**Given request**. In the records below, find the line containing "table = Location((0, 0, 0))" and the line containing "cad_parts[node].hide_render = cad_parts[node].hide_viewport"; please repeat exactly the lines from one to the other, both included, and nothing more.

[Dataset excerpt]
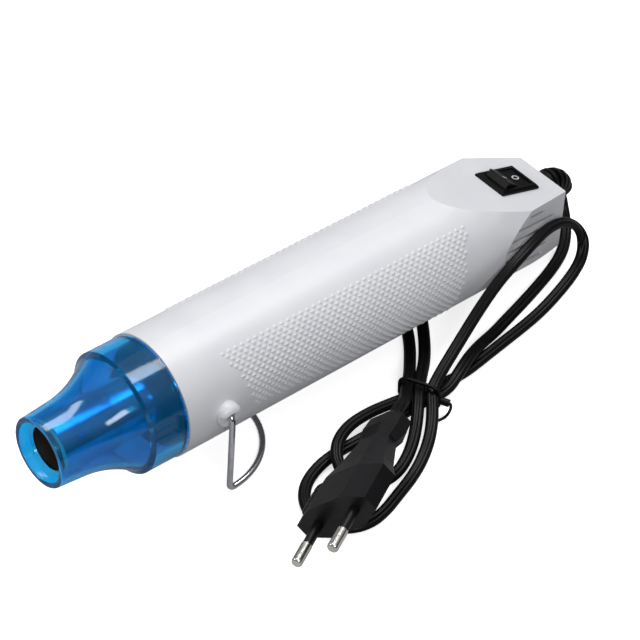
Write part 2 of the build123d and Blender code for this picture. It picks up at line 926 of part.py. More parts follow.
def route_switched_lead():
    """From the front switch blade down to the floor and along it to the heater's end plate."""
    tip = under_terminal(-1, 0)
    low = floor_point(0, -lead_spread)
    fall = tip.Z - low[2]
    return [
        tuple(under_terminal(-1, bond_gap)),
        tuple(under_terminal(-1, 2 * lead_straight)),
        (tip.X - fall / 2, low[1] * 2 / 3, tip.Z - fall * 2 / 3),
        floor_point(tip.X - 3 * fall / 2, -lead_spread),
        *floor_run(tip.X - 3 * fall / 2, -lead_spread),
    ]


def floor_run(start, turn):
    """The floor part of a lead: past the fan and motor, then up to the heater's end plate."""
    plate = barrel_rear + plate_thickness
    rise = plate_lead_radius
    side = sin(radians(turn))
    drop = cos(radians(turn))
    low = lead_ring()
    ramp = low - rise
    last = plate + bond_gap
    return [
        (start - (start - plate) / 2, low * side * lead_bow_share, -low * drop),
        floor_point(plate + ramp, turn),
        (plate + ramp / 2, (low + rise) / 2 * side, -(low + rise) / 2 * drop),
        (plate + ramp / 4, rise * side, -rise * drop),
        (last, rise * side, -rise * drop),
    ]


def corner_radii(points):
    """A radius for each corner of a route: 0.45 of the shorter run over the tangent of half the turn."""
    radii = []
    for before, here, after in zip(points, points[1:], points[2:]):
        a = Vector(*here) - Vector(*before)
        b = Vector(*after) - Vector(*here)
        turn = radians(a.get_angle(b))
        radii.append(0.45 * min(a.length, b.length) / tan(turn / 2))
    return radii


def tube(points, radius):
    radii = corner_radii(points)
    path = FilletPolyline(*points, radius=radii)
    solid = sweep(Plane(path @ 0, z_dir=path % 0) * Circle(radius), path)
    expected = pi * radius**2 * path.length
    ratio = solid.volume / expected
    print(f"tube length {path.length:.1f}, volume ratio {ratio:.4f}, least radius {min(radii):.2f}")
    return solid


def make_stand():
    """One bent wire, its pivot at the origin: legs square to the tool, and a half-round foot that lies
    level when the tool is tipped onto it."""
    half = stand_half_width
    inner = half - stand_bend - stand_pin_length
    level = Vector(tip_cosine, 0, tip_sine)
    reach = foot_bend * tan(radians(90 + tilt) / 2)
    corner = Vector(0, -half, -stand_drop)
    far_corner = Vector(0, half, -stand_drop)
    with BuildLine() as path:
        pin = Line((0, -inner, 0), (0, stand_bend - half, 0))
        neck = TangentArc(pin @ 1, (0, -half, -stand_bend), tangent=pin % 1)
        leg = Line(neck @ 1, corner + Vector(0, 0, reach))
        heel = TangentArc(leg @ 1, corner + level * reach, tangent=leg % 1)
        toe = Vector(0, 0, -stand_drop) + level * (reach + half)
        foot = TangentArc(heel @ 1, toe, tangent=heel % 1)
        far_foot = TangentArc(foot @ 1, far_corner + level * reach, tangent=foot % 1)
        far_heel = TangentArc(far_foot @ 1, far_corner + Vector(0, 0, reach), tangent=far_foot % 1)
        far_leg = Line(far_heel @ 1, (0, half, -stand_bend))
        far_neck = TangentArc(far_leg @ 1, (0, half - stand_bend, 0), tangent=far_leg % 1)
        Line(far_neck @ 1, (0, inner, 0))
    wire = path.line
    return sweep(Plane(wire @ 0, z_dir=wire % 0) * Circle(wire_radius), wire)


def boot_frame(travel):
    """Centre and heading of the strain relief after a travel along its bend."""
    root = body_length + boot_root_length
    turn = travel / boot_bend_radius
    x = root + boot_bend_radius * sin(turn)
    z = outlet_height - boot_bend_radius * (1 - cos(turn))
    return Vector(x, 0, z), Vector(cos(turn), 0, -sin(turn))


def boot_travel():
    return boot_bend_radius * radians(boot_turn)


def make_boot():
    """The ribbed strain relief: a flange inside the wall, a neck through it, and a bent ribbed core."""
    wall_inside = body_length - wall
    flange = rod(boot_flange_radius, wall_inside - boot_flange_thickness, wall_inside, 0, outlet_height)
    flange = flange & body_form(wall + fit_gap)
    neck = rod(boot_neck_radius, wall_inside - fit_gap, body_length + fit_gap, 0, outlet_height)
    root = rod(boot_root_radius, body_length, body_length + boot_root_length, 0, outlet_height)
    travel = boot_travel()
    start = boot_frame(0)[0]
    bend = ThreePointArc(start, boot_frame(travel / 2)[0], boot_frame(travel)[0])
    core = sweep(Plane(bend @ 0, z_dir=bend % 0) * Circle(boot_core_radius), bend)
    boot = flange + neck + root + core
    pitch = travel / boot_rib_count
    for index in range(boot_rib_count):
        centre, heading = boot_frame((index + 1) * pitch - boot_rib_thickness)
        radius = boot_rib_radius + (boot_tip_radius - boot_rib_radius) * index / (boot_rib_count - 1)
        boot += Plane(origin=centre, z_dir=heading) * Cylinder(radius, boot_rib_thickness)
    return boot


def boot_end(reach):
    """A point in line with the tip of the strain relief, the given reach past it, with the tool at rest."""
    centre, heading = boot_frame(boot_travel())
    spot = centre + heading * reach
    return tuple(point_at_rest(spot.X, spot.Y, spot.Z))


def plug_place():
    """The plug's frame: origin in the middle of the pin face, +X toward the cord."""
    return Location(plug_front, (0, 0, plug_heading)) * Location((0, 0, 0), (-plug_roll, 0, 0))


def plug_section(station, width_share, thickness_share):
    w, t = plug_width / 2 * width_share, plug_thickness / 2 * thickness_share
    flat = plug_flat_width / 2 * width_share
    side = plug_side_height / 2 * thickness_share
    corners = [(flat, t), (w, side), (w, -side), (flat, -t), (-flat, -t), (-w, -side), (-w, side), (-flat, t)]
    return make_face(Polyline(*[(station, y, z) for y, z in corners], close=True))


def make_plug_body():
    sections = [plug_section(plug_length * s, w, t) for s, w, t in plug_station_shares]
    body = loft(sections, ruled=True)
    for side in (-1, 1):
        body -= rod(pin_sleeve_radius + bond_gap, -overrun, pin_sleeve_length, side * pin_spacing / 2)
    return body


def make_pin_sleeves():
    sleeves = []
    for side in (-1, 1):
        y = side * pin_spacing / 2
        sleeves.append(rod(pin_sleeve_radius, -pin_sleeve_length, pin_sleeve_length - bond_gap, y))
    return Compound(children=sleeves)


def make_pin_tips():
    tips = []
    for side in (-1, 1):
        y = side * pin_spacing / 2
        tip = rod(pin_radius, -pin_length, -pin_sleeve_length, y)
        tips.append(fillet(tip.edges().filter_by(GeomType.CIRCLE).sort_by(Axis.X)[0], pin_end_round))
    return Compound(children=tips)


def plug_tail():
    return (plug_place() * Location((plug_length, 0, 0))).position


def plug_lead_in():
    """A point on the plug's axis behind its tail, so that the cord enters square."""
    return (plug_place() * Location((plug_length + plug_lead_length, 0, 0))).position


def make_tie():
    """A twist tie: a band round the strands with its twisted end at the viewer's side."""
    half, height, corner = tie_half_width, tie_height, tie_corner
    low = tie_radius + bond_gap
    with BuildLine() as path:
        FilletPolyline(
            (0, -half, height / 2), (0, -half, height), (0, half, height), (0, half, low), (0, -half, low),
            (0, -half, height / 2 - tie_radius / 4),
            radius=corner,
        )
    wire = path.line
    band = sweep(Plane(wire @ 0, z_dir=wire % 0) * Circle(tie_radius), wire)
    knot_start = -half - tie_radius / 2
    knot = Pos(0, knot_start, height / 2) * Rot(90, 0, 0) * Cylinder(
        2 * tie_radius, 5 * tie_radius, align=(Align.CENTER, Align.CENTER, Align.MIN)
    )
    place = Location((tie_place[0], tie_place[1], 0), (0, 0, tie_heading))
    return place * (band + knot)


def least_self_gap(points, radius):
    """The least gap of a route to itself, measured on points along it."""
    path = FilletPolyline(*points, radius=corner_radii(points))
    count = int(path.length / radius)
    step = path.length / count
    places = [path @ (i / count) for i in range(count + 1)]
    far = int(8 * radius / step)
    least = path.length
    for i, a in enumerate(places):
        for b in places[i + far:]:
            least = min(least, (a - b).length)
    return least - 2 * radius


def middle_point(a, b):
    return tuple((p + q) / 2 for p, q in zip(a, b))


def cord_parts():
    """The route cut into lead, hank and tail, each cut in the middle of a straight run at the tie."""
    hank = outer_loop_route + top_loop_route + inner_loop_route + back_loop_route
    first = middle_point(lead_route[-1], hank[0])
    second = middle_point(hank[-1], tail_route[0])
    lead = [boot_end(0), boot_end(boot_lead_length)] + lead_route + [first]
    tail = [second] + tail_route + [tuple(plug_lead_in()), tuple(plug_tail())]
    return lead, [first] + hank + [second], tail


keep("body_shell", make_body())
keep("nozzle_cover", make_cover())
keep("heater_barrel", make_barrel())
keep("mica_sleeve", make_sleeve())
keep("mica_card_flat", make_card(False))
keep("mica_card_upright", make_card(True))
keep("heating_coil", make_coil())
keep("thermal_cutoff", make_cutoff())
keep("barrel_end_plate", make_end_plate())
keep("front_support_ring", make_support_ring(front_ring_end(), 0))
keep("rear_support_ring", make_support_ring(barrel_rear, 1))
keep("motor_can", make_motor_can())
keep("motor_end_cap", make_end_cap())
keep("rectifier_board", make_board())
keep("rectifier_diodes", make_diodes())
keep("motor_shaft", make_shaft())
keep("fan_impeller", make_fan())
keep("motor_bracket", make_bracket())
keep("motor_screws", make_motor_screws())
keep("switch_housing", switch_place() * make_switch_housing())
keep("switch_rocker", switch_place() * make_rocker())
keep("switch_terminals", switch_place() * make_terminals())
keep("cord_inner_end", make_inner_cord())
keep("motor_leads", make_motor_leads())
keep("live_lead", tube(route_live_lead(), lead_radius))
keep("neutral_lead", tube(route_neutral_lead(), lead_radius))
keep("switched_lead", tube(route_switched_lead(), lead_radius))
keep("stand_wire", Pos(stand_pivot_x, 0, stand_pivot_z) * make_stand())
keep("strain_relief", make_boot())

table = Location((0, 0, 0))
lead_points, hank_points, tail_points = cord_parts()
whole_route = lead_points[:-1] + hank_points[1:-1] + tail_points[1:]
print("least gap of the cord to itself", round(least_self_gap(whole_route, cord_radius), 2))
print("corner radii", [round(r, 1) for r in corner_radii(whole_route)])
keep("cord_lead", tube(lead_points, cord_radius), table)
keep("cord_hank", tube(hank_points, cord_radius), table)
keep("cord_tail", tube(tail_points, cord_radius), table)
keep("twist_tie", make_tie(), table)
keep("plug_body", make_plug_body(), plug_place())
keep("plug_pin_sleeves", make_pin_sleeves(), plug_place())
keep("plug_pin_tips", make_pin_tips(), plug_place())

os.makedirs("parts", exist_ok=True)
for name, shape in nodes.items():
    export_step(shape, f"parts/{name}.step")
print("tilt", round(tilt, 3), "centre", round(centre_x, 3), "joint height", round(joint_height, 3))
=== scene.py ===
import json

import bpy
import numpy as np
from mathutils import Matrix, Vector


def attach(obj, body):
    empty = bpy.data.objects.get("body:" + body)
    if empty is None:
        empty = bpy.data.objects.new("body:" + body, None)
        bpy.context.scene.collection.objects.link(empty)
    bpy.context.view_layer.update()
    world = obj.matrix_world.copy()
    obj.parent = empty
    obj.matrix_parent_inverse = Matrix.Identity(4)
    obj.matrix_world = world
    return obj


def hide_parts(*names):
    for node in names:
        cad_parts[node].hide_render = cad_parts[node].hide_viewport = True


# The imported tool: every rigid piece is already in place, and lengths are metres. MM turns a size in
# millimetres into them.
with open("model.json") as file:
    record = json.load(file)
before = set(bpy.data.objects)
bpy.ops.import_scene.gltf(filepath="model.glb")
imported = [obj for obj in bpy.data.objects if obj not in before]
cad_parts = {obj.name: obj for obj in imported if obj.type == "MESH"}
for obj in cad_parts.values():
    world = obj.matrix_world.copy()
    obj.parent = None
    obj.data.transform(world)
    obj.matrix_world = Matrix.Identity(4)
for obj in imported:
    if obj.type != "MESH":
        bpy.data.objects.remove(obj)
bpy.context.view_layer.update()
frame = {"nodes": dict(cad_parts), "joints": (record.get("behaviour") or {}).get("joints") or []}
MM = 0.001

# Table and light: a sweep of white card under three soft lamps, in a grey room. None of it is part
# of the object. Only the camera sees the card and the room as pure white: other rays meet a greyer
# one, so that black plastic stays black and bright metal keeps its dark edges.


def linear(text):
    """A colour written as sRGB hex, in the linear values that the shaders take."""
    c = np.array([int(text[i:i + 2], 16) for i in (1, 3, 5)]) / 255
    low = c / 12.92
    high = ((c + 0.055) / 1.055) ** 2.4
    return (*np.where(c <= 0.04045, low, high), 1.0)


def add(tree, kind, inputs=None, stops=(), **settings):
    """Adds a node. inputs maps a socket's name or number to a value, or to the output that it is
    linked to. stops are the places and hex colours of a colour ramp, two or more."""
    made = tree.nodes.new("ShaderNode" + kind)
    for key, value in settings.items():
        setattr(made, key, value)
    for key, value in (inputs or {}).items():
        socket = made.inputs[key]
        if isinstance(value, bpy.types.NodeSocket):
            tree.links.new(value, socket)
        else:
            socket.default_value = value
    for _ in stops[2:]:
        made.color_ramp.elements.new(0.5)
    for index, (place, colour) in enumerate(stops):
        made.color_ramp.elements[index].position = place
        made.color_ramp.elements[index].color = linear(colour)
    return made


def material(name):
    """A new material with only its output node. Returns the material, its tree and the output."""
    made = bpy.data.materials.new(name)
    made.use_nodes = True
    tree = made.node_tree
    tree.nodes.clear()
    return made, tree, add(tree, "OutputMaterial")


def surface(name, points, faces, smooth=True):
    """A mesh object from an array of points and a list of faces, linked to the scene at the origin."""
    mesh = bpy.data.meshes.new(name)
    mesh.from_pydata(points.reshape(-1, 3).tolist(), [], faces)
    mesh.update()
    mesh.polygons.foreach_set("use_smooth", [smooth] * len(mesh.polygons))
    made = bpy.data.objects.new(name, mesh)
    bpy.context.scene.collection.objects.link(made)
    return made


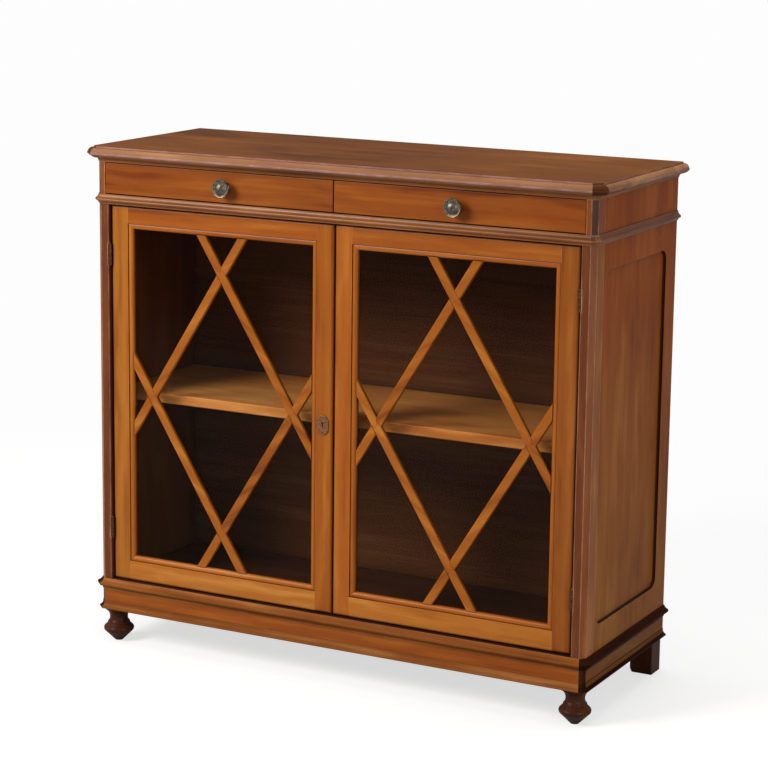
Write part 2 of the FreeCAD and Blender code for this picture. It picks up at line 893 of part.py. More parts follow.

**Answer**.
table = Location((0, 0, 0))
lead_points, hank_points, tail_points = cord_parts()
whole_route = lead_points[:-1] + hank_points[1:-1] + tail_points[1:]
print("least gap of the cord to itself", round(least_self_gap(whole_route, cord_radius), 2))
print("corner radii", [round(r, 1) for r in corner_radii(whole_route)])
keep("cord_lead", tube(lead_points, cord_radius), table)
keep("cord_hank", tube(hank_points, cord_radius), table)
keep("cord_tail", tube(tail_points, cord_radius), table)
keep("twist_tie", make_tie(), table)
keep("plug_body", make_plug_body(), plug_place())
keep("plug_pin_sleeves", make_pin_sleeves(), plug_place())
keep("plug_pin_tips", make_pin_tips(), plug_place())

os.makedirs("parts", exist_ok=True)
for name, shape in nodes.items():
    export_step(shape, f"parts/{name}.step")
print("tilt", round(tilt, 3), "centre", round(centre_x, 3), "joint height", round(joint_height, 3))
=== scene.py ===
import json

import bpy
import numpy as np
from mathutils import Matrix, Vector


def attach(obj, body):
    empty = bpy.data.objects.get("body:" + body)
    if empty is None:
        empty = bpy.data.objects.new("body:" + body, None)
        bpy.context.scene.collection.objects.link(empty)
    bpy.context.view_layer.update()
    world = obj.matrix_world.copy()
    obj.parent = empty
    obj.matrix_parent_inverse = Matrix.Identity(4)
    obj.matrix_world = world
    return obj


def hide_parts(*names):
    for node in names:
        cad_parts[node].hide_render = cad_parts[node].hide_viewport = True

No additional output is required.